While emphasizing upon the need to maintain cordial relations between the Bar and the Bench the Supreme Court stated that-

No litigant has a right to attribute motives to a Judge. No litigant has a right to question the integrity of a Judge. No litigant has even a right to question the ability of a Judge. When the ability, integrity, and dignity of the Judges are questioned, this is an attack on the institution. It is an attack on the majesty of law and lowers the impression of the Courts in the public eye. The allegations in the complaints are scurrilous and scandalous.”

Senior Advocate Siddharth Luthra had been appointed as the amicus curiae in the said proceeding.

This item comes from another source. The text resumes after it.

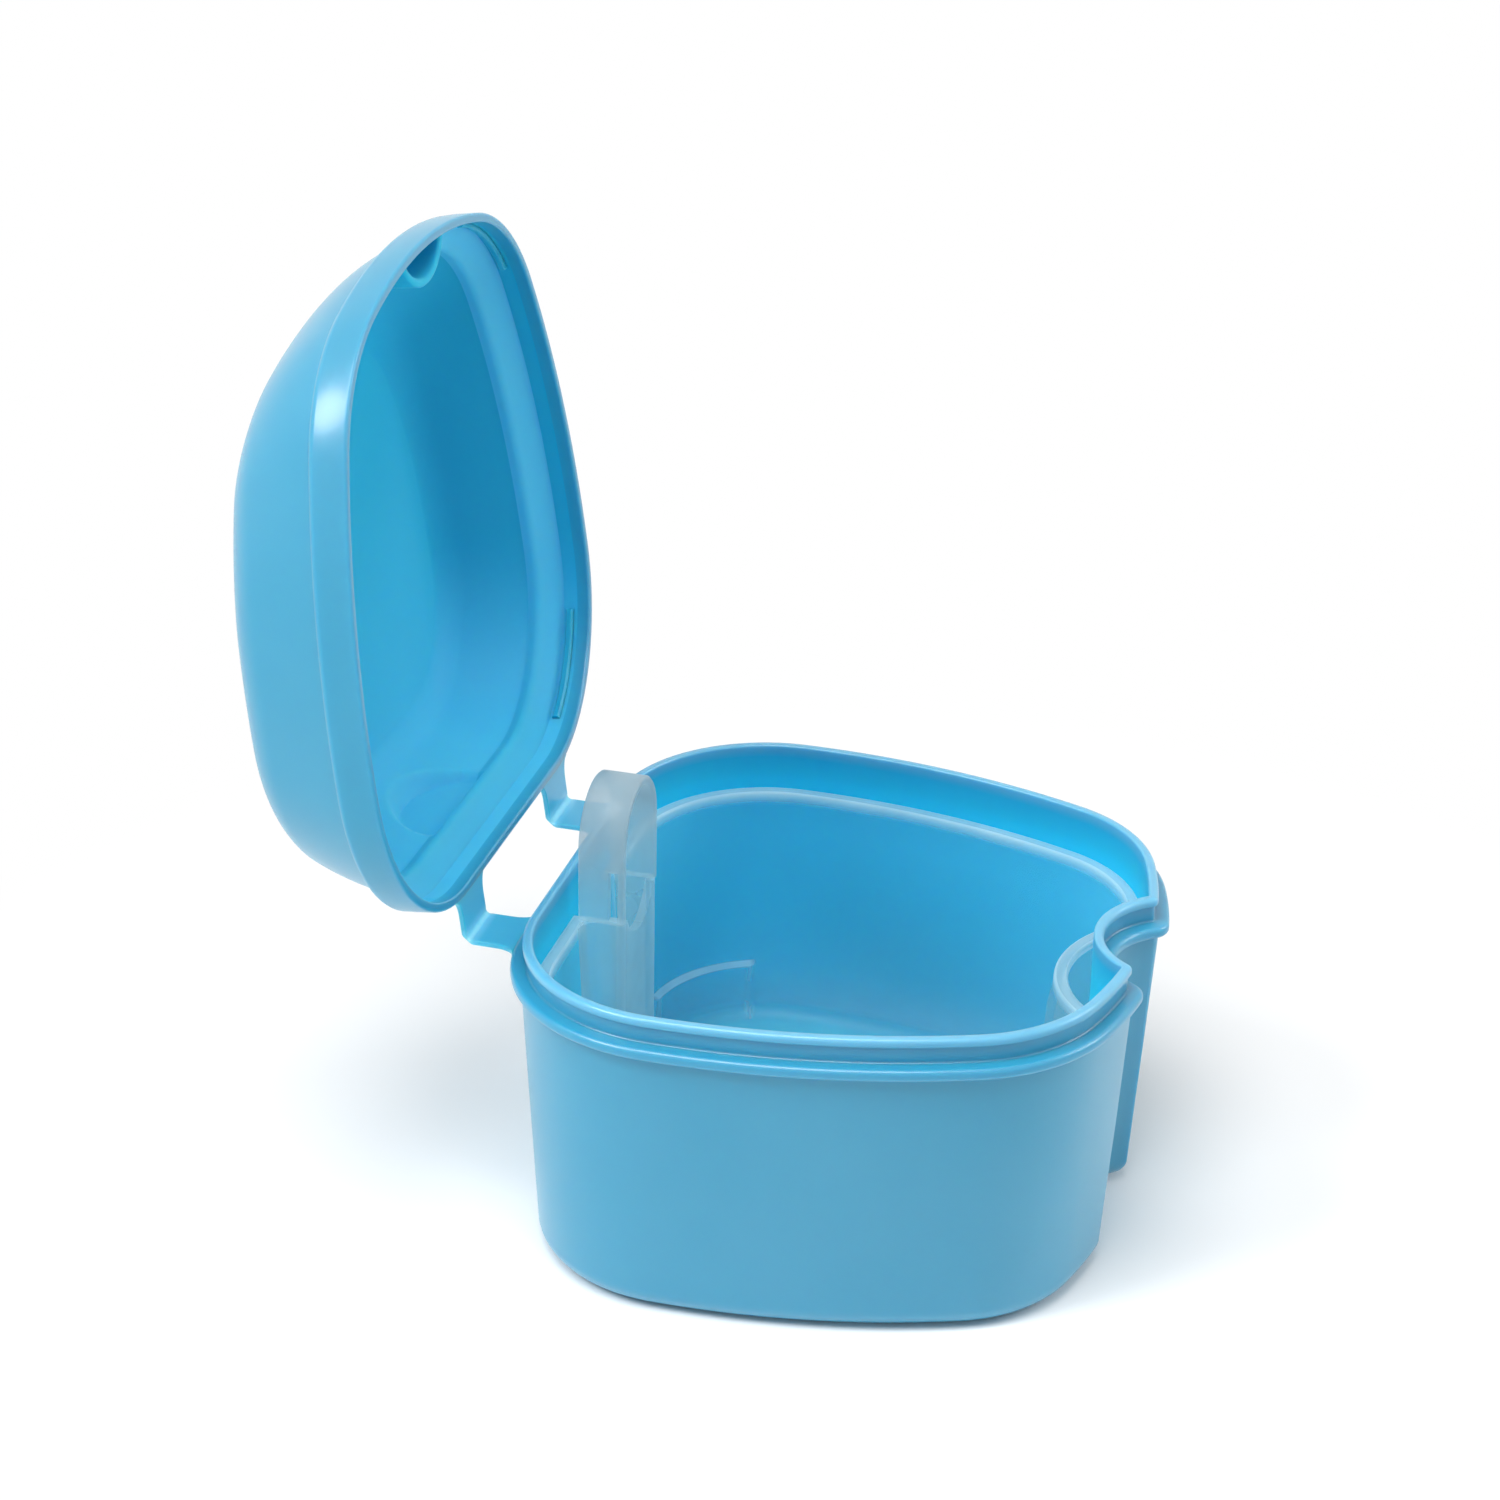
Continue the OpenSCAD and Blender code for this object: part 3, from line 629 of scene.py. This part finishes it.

Rejecting the defence of truth taken by the accused persons the court held them guilty of contempt of court and listed the matter to be heard by the court on May 1, 2020, through video conferencing wherein the contemnors will be heard on the issue of sentence.

Author’s Note

Unlike the UK, India is far to strike off the provision of ‘scandalizing the court’ from the Contempt of Courts Act, 1971. Taking reference from the PRS article on contempt of courts it can be due to two-fold reasons- first, the shooting number of cases of criminal contempt in India as recent as the one discussed above, whereas the last reported in the UK for the same was as back as in 1931. Second, this offence is still covered under other statutes in the UK, which is not the case in India, thus repealing this provision would only lead to ambiguity and an increase in a legislative gap.

In light of the above-discussed provisions and highlights of the order, it can be said that though ‘contempt of courts’ is too exhaustive a term to be encompassed in a definition, the laws in India by way of the mentioned Act and article 129 and 215 of the Constitution of India which empowers the Supreme Court and the High Court respectively to punish for their respective contempts, are in line with the international jurisprudence to deal with this issue.